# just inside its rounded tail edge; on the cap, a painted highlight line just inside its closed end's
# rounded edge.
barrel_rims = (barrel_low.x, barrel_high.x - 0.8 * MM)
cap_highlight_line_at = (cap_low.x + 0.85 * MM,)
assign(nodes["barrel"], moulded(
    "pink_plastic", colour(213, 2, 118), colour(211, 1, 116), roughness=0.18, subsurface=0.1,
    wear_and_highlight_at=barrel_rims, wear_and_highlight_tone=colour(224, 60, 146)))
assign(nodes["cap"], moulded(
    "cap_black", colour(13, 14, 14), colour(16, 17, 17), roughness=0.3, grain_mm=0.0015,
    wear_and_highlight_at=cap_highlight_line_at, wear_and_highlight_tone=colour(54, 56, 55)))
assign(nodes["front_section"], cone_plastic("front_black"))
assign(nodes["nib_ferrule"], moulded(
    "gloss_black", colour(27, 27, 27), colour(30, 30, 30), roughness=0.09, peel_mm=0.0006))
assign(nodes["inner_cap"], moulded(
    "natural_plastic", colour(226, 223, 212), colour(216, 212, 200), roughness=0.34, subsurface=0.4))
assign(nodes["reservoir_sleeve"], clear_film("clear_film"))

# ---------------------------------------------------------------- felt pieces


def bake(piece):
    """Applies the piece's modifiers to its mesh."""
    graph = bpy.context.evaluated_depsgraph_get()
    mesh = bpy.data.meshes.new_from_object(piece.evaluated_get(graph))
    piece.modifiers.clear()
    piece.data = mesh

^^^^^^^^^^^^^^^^

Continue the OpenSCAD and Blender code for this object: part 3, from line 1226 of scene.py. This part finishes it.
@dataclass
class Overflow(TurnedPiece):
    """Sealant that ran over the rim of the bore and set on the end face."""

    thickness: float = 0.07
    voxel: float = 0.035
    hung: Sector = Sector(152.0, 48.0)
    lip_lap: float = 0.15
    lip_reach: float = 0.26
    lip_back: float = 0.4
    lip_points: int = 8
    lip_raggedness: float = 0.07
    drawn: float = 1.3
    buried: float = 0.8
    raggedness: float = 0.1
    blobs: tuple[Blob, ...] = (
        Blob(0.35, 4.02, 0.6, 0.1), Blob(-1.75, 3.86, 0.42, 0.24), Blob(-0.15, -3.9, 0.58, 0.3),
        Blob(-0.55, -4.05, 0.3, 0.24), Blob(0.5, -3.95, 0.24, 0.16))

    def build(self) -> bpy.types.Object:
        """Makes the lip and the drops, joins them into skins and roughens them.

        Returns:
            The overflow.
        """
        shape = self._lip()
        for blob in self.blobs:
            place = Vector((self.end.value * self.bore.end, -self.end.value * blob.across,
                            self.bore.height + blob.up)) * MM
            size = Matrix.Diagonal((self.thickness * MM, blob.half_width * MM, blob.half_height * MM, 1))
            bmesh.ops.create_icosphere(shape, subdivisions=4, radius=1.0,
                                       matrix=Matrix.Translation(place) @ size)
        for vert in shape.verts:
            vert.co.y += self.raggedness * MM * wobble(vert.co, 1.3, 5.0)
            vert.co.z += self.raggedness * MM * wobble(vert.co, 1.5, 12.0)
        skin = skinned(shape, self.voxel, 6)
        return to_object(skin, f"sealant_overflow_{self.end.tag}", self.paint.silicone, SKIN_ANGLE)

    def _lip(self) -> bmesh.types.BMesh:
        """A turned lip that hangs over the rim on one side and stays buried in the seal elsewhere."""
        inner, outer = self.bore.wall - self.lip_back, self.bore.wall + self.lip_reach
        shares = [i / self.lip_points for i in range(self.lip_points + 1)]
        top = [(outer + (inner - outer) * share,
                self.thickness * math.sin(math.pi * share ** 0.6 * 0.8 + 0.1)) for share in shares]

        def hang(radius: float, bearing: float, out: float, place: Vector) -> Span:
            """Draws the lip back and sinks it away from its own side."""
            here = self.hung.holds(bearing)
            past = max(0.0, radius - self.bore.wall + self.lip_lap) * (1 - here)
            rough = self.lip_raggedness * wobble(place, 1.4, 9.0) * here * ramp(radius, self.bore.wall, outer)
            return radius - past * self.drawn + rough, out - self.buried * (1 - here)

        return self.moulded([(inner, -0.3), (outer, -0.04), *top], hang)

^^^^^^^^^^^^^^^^

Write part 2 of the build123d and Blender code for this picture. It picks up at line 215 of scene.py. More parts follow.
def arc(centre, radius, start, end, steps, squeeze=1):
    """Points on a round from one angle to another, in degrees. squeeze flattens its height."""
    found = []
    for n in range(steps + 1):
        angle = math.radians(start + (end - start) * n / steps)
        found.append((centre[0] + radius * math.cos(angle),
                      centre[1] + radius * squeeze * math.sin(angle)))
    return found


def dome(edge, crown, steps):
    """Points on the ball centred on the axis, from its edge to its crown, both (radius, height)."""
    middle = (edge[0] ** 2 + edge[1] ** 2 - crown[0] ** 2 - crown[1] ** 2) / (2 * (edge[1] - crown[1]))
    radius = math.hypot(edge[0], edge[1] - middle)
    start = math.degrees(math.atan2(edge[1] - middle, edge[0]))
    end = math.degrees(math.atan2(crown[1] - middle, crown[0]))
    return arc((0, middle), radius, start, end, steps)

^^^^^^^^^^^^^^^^

▸ **Directions for this task**
Reproduce the lines exactly, from the line that contains "Continue the OpenSCAD" through the line that contains "and roughens them.", and nothing more.

▸ **Result**
Continue the OpenSCAD and Blender code for this object: part 3, from line 1226 of scene.py. This part finishes it.
@dataclass
class Overflow(TurnedPiece):
    """Sealant that ran over the rim of the bore and set on the end face."""

    thickness: float = 0.07
    voxel: float = 0.035
    hung: Sector = Sector(152.0, 48.0)
    lip_lap: float = 0.15
    lip_reach: float = 0.26
    lip_back: float = 0.4
    lip_points: int = 8
    lip_raggedness: float = 0.07
    drawn: float = 1.3
    buried: float = 0.8
    raggedness: float = 0.1
    blobs: tuple[Blob, ...] = (
        Blob(0.35, 4.02, 0.6, 0.1), Blob(-1.75, 3.86, 0.42, 0.24), Blob(-0.15, -3.9, 0.58, 0.3),
        Blob(-0.55, -4.05, 0.3, 0.24), Blob(0.5, -3.95, 0.24, 0.16))

    def build(self) -> bpy.types.Object:
        """Makes the lip and the drops, joins them into skins and roughens them.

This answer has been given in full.